_Task to carry out_: All records should be reproduced verbatim.

--- Start Data for this exercise ---

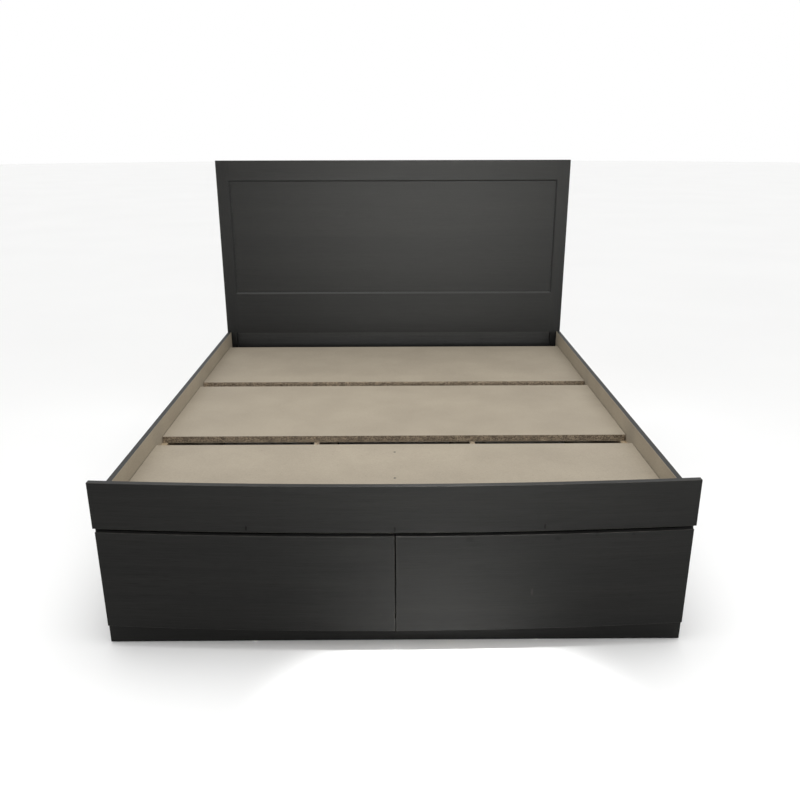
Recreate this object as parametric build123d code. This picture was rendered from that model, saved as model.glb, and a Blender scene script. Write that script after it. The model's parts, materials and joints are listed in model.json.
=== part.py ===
from build123d import *
import math
import os

# Queen-size platform bed: a board box with two foot-end drawers, a bowed apron above them,
# a framed headboard and three loose-laid platform boards.
# Millimetres. +X is right seen from the foot end, +Y runs from foot to head, +Z is up.
# The origin is the middle of the footprint, on the floor.

# Box
carcass_width = 1554.0
carcass_length = 1930.0
rail_top = 428.0
panel_thickness = 16.0
glide_height = 3.0

# Bowed apron and drawer fronts, which share one front curve
apron_width = 1556.0
apron_bottom = 352.0
apron_top = 480.0
apron_thickness = 18.0
bow_depth = 34.0
front_bottom = 64.0
front_top = 342.0
front_thickness = 16.0
front_outer_edge = 773.0
front_centre_gap = 4.0
edge_round = 1.0

# Foot end of the box
plinth_top = 70.0
front_rail_bottom = 285.0
bay_depth = 534.0

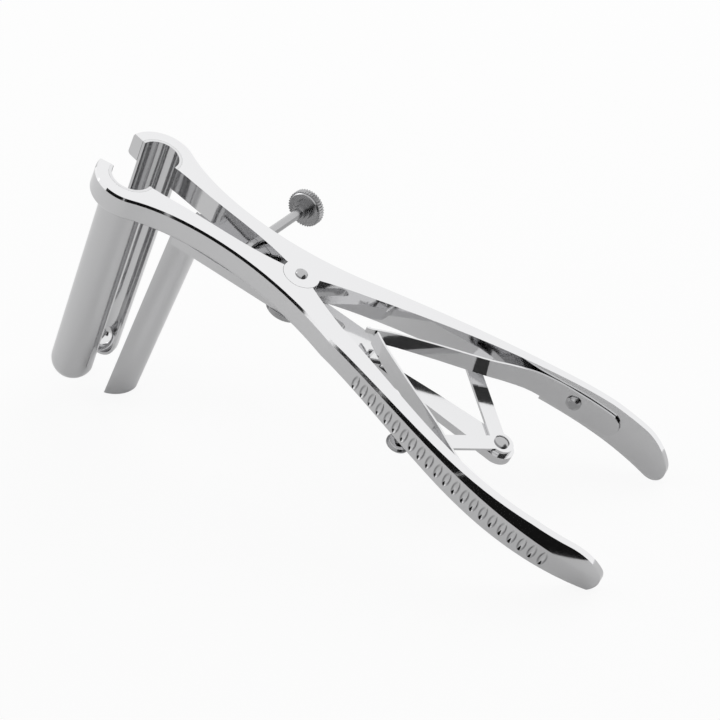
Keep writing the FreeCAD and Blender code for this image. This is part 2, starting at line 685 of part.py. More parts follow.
def centre_bar():
    body = doc.addObject("PartDesign::Body", "centre_bar_body")
    front = corner_sketch(body, "bar_plate_outline", "XY_Plane", [
        ("-Sizes.bar_front_x", "-Sizes.bar_front_half"),
        ("-Sizes.bar_knee_x", "-Sizes.bar_knee_half"),
        ("Sizes.pivot_radius * 4", "-Sizes.pad_half"),
        ("Sizes.pad_rear_x", "-Sizes.pad_half"),
        ("Sizes.ramp_x", "-Sizes.tail_neck_half"),
        ("Sizes.ramp_x", "Sizes.tail_neck_half"),
        ("Sizes.pad_rear_x", "Sizes.pad_half"),
        ("Sizes.pivot_radius * 4", "Sizes.pad_half"),
        ("-Sizes.bar_knee_x", "Sizes.bar_knee_half"),
        ("-Sizes.bar_front_x", "Sizes.bar_front_half"),
    ], "-Sizes.bar_bottom")
    pad(body, front, "bar_plate", "Sizes.bar_tall")
    raised = corner_sketch(body, "bar_pad_outline", "XY_Plane", [
        ("-Sizes.pad_front_x", "-Sizes.pad_half"),
        ("Sizes.pad_rear_x", "-Sizes.pad_half"),
        ("Sizes.pad_rear_x", "Sizes.pad_half"),
        ("-Sizes.pad_front_x", "Sizes.pad_half"),
    ], "-Sizes.bar_bottom + Sizes.bar_lap")
    pad(body, raised, "bar_pad", "Sizes.bar_bottom - Sizes.bar_lap - Sizes.lever_height - Sizes.face_gap")
    tail = corner_sketch(body, "bar_tail_outline", "XY_Plane", [
        ("Sizes.pad_rear_x - Sizes.bar_lap", "-Sizes.tail_neck_half"),
        ("Sizes.ramp_x", "-Sizes.tail_neck_half"),
        ("Sizes.tail_mid_x", "-Sizes.tail_mid_half"),
        ("Sizes.eye_x", "-Sizes.eye_radius", "Sizes.eye_radius"),
        ("Sizes.eye_x + Sizes.eye_radius", "0", "Sizes.eye_radius"),
        ("Sizes.eye_x", "Sizes.eye_radius"),
        ("Sizes.tail_mid_x", "Sizes.tail_mid_half"),
        ("Sizes.ramp_x", "Sizes.tail_neck_half"),
        ("Sizes.pad_rear_x - Sizes.bar_lap", "Sizes.tail_neck_half"),
    ], f"-({TAIL_TOP} + Sizes.tail_tall)")
    pad(body, tail, "bar_tail", "Sizes.tail_tall")
    slot_half = "(Sizes.pivot_radius + Sizes.slot_gap)"
    slot = corner_sketch(body, "bar_slot_outline", "XY_Plane", [
        ("-Sizes.slot_front", f"-{slot_half}"),
        ("Sizes.slot_rear", f"-{slot_half}", slot_half),
        (f"Sizes.slot_rear + {slot_half}", "0", slot_half),
        ("Sizes.slot_rear", slot_half),
        ("-Sizes.slot_front", slot_half, slot_half),
        (f"-Sizes.slot_front - {slot_half}", "0", slot_half),
    ])
    through_pocket(body, slot, "bar_slot")
    eye_bore = "Sizes.link_pin_radius + Sizes.braze_gap"
    eye = circle_sketch(body, "bar_eye_outline", "XY_Plane", "Sizes.eye_x", "0", eye_bore)
    through_pocket(body, eye, "bar_eye")
    seat_bore = "Sizes.third_radius + Sizes.braze_gap"
    seat = circle_sketch(body, "bar_blade_seat_outline", "XY_Plane", "-Sizes.third_x", "0", seat_bore)
    body.Tip = through_pocket(body, seat, "bar_blade_seat")
    return hand_over(body, "centre_bar")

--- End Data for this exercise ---

_Output_:
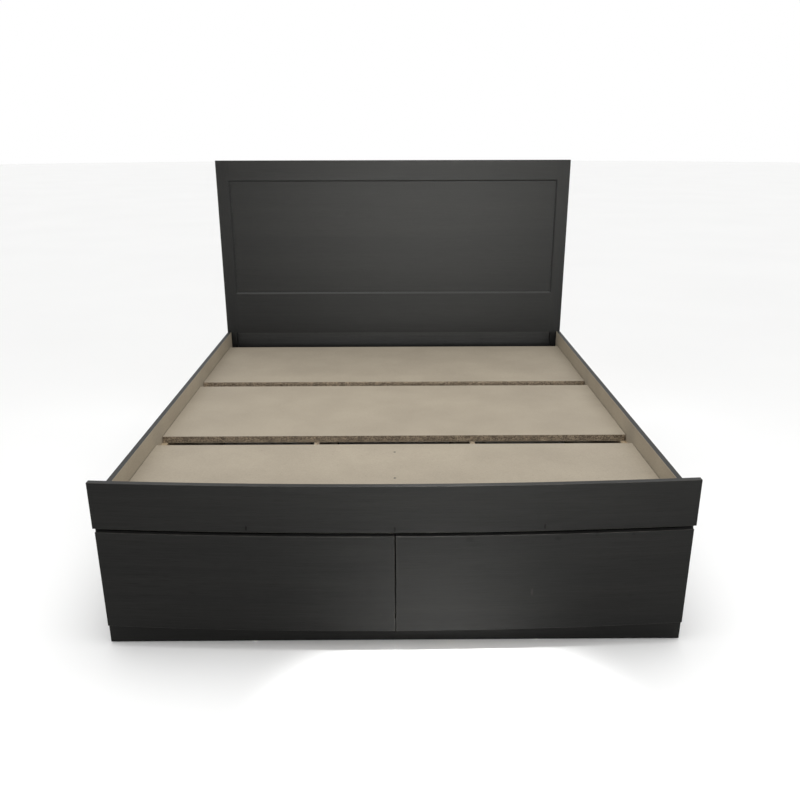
Recreate this object as parametric build123d code. This picture was rendered from that model, saved as model.glb, and a Blender scene script. Write that script after it. The model's parts, materials and joints are listed in model.json.
=== part.py ===
from build123d import *
import math
import os

# Queen-size platform bed: a board box with two foot-end drawers, a bowed apron above them,
# a framed headboard and three loose-laid platform boards.
# Millimetres. +X is right seen from the foot end, +Y runs from foot to head, +Z is up.
# The origin is the middle of the footprint, on the floor.

# Box
carcass_width = 1554.0
carcass_length = 1930.0
rail_top = 428.0
panel_thickness = 16.0
glide_height = 3.0

# Bowed apron and drawer fronts, which share one front curve
apron_width = 1556.0
apron_bottom = 352.0
apron_top = 480.0
apron_thickness = 18.0
bow_depth = 34.0
front_bottom = 64.0
front_top = 342.0
front_thickness = 16.0
front_outer_edge = 773.0
front_centre_gap = 4.0
edge_round = 1.0

# Foot end of the box
plinth_top = 70.0
front_rail_bottom = 285.0
bay_depth = 534.0

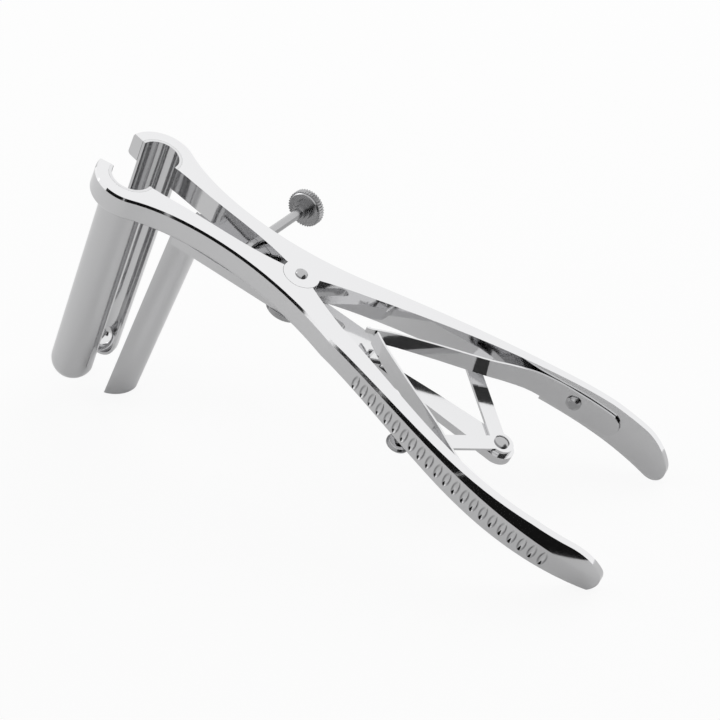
Keep writing the FreeCAD and Blender code for this image. This is part 2, starting at line 685 of part.py. More parts follow.
def centre_bar():
    body = doc.addObject("PartDesign::Body", "centre_bar_body")
    front = corner_sketch(body, "bar_plate_outline", "XY_Plane", [
        ("-Sizes.bar_front_x", "-Sizes.bar_front_half"),
        ("-Sizes.bar_knee_x", "-Sizes.bar_knee_half"),
        ("Sizes.pivot_radius * 4", "-Sizes.pad_half"),
        ("Sizes.pad_rear_x", "-Sizes.pad_half"),
        ("Sizes.ramp_x", "-Sizes.tail_neck_half"),
        ("Sizes.ramp_x", "Sizes.tail_neck_half"),
        ("Sizes.pad_rear_x", "Sizes.pad_half"),
        ("Sizes.pivot_radius * 4", "Sizes.pad_half"),
        ("-Sizes.bar_knee_x", "Sizes.bar_knee_half"),
        ("-Sizes.bar_front_x", "Sizes.bar_front_half"),
    ], "-Sizes.bar_bottom")
    pad(body, front, "bar_plate", "Sizes.bar_tall")
    raised = corner_sketch(body, "bar_pad_outline", "XY_Plane", [
        ("-Sizes.pad_front_x", "-Sizes.pad_half"),
        ("Sizes.pad_rear_x", "-Sizes.pad_half"),
        ("Sizes.pad_rear_x", "Sizes.pad_half"),
        ("-Sizes.pad_front_x", "Sizes.pad_half"),
    ], "-Sizes.bar_bottom + Sizes.bar_lap")
    pad(body, raised, "bar_pad", "Sizes.bar_bottom - Sizes.bar_lap - Sizes.lever_height - Sizes.face_gap")
    tail = corner_sketch(body, "bar_tail_outline", "XY_Plane", [
        ("Sizes.pad_rear_x - Sizes.bar_lap", "-Sizes.tail_neck_half"),
        ("Sizes.ramp_x", "-Sizes.tail_neck_half"),
        ("Sizes.tail_mid_x", "-Sizes.tail_mid_half"),
        ("Sizes.eye_x", "-Sizes.eye_radius", "Sizes.eye_radius"),
        ("Sizes.eye_x + Sizes.eye_radius", "0", "Sizes.eye_radius"),
        ("Sizes.eye_x", "Sizes.eye_radius"),
        ("Sizes.tail_mid_x", "Sizes.tail_mid_half"),
        ("Sizes.ramp_x", "Sizes.tail_neck_half"),
        ("Sizes.pad_rear_x - Sizes.bar_lap", "Sizes.tail_neck_half"),
    ], f"-({TAIL_TOP} + Sizes.tail_tall)")
    pad(body, tail, "bar_tail", "Sizes.tail_tall")
    slot_half = "(Sizes.pivot_radius + Sizes.slot_gap)"
    slot = corner_sketch(body, "bar_slot_outline", "XY_Plane", [
        ("-Sizes.slot_front", f"-{slot_half}"),
        ("Sizes.slot_rear", f"-{slot_half}", slot_half),
        (f"Sizes.slot_rear + {slot_half}", "0", slot_half),
        ("Sizes.slot_rear", slot_half),
        ("-Sizes.slot_front", slot_half, slot_half),
        (f"-Sizes.slot_front - {slot_half}", "0", slot_half),
    ])
    through_pocket(body, slot, "bar_slot")
    eye_bore = "Sizes.link_pin_radius + Sizes.braze_gap"
    eye = circle_sketch(body, "bar_eye_outline", "XY_Plane", "Sizes.eye_x", "0", eye_bore)
    through_pocket(body, eye, "bar_eye")
    seat_bore = "Sizes.third_radius + Sizes.braze_gap"
    seat = circle_sketch(body, "bar_blade_seat_outline", "XY_Plane", "-Sizes.third_x", "0", seat_bore)
    body.Tip = through_pocket(body, seat, "bar_blade_seat")
    return hand_over(body, "centre_bar")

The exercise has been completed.